Segnali di resilienza
Nel secondo trimestre 2024, l'industria siciliana ha registrato una lieve flessione (-0,03%) ma rimane un pilastro dell'economia isolana con oltre 29.000 imprese attive. Intanto turismo, costruzioni, servizi e agricoltura mostrano segnali di crescita.
Nel comparto agroalimentare, l’export nazionale di alimenti e bevande ha toccato i 70 miliardi di euro (+7,5% sul 2023). L’industria agroalimentare si conferma quindi più dinamica rispetto al manifatturiero, con ottime performance nella produzione di frutta, ortaggi freschi e vino.

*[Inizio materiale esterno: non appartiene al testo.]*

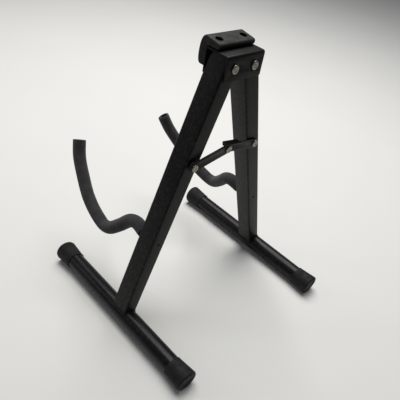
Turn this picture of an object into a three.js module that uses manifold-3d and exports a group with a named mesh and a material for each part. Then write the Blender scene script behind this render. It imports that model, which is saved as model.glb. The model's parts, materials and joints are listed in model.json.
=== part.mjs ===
// A folding A-frame stand for an instrument body. Two splayed legs hinge in a top bracket, a round
// foot lies under each leg, a two-link brace ties the legs, and a padded arm hooks out of each leg.
// Millimetres, +Z up. X runs across the stand, -Y is the side the arms reach to, and the origin is
// on the floor under the middle of the whole stand. "right" is +X and "left" is -X.
import * as THREE from "three";
import { mergeVertices } from "three/addons/utils/BufferGeometryUtils.js";
import Module from "manifold-3d";

const wasm = await Module();
wasm.setup();

// Driving dimensions
const GAP = 0.3;
const FOOT_SPREAD = 150.4;
const FOOT_Y = 24.4;
const FOOT_LENGTH = 320.8;
const FOOT_TUBE_RADIUS = 14.2;
const FOOT_WALL = 1.5;
const FOOT_HEIGHT = 17;
const CAP_RADIUS = 17.6;
const CAP_LENGTH = 34;
const CAP_END = 4.5;
const CAP_ROUND = 3.6;
const CAP_RIM_RADIUS = 15.2;
const CAP_RIM_BEAD = 1.4;

const LEG_Y = FOOT_Y + 6.2;
const LEG_WIDTH = 23.2;
const LEG_DEPTH = 29.4;
const LEG_WALL = 1.5;
const LEG_CORNER = 2.2;
const LEG_ABOVE_PIN = 8.7;

const PIN_X = 16.7;
const PIN_Z = 371.2;
const PIN_RADIUS = 4;
const PIN_HEAD_RADIUS = 5.1;
const PIN_HEAD_THICK = 1.8;
const SLEEVE_RADIUS = 6.5;
const WASHER_RADIUS = 9;
const WASHER_THICK = 0.6;

const BRACKET_HALF_WIDTH = 31;
const BRACKET_TOP = 385.3;
const BRACKET_BOTTOM = 357.8;
const BRACKET_SHEET = 1.6;
const BRACKET_BEND = 3;

const PAD_HALF_WIDTH = 29.6;
const PAD_BACK = 1.5;
const PAD_BOTTOM = 363.6;
const SCREW_X = 19.7;
const SCREW_BACK = -9.8;
const SCREW_RADIUS = 1.9;
const SCREW_HEAD_RADIUS = 4;
const SCREW_HEAD_THICK = 2;
const PAD_WELL_RADIUS = 4.8;
const PAD_WELL_FLOOR = 388;

const BRACE_RISE = 9.4;
const BRACE_ALONG_LEG = 259.4;
const LINK_THICK = 1.6;
const RIGHT_LINK_HALF_HEIGHT = 7;
const RIGHT_LINK_LIFT = 1;
const LEFT_LINK_HALF_HEIGHT = 6.4;
const WEB_BACK = -16;
const WEB_FRONT = 18;
const WEB_CUT = 6;
const WEB_DEPTH = 10;
const WEB_UNDER = 8.6;
const WEB_THICK = 1.7;
const RIVET_RADIUS = 3;
const RIVET_HEAD_RADIUS = 5.1;
const RIVET_HEAD_THICK = 1.5;
const RIVET_TAIL_RADIUS = 4.6;
const BRACE_WASHER_RADIUS = 6.2;
const MID_WASHER_RADIUS = 5.5;

const ROD_RADIUS = 4.8;
const FOAM_RADIUS = 10;
const FOAM_BORE = ROD_RADIUS + GAP;
const FOAM_START = 30.2;
const ROD_SHORT_OF_END = 9;
const ARM_STEPS = 38;
const ROD_SIDES = 8;
const FOAM_SIDES = 14;
const ROUND_SIDES = 20;
const ARM_ROOT = 138.4;
const ROOT_HOLE_RADIUS = 1.9;
// The arm's centre line in its leg's plane: how far it stands off the leg's middle, towards -Y when
// negative, and how far up the leg it is.
const ARM_ROUTE = [
  [LEG_DEPTH / 2 - LEG_WALL - GAP, ARM_ROOT], [-LEG_DEPTH / 2, ARM_ROOT], [-35, 142], [-48.5, 137.6], [-66, 118.4],
  [-85, 101], [-98, 98.4], [-125, 105], [-151, 118.4], [-177, 141.5], [-195.5, 162], [-206.4, 185.3],
];

const SPLAY = Math.atan2(FOOT_SPREAD - PIN_X, PIN_Z - FOOT_HEIGHT);
const PIN_ALONG_LEG = Math.hypot(FOOT_SPREAD - PIN_X, PIN_Z - FOOT_HEIGHT);
const FACE = LEG_DEPTH / 2;
const PLATE_INNER = FACE + WASHER_THICK + 2 * GAP;
const PLATE_OUTER = PLATE_INNER + BRACKET_SHEET;
const BACK_LINK_FACE = PLATE_INNER;
const FRONT_LINK_FACE = BACK_LINK_FACE + LINK_THICK + WASHER_THICK + 2 * GAP;
const RIVET_X = FOOT_SPREAD - BRACE_ALONG_LEG * Math.sin(SPLAY);
const RIVET_Z = FOOT_HEIGHT + BRACE_ALONG_LEG * Math.cos(SPLAY);
const LINK_LENGTH = Math.hypot(RIVET_X, BRACE_RISE);
const LINK_SLOPE = Math.atan2(BRACE_RISE, RIVET_X);
const SIDES = { right: 1, left: -1 };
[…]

Sicilia: un bivio cruciale
Il sistema produttivo siciliano è a un bivio. Aggregare le imprese, puntare su formazione e accesso al credito, investire in innovazione e sviluppare settori a maggior valore aggiunto — come agroalimentare, green tech e manifattura avanzata — sono passaggi cruciali per invertire la rotta.
Il futuro della manifattura siciliana dipenderà dalla capacità di superare frammentazione e immobilismo, rilanciandosi come un sistema più competitivo, sostenibile e innovativo, capace di coniugare tradizione e modernità.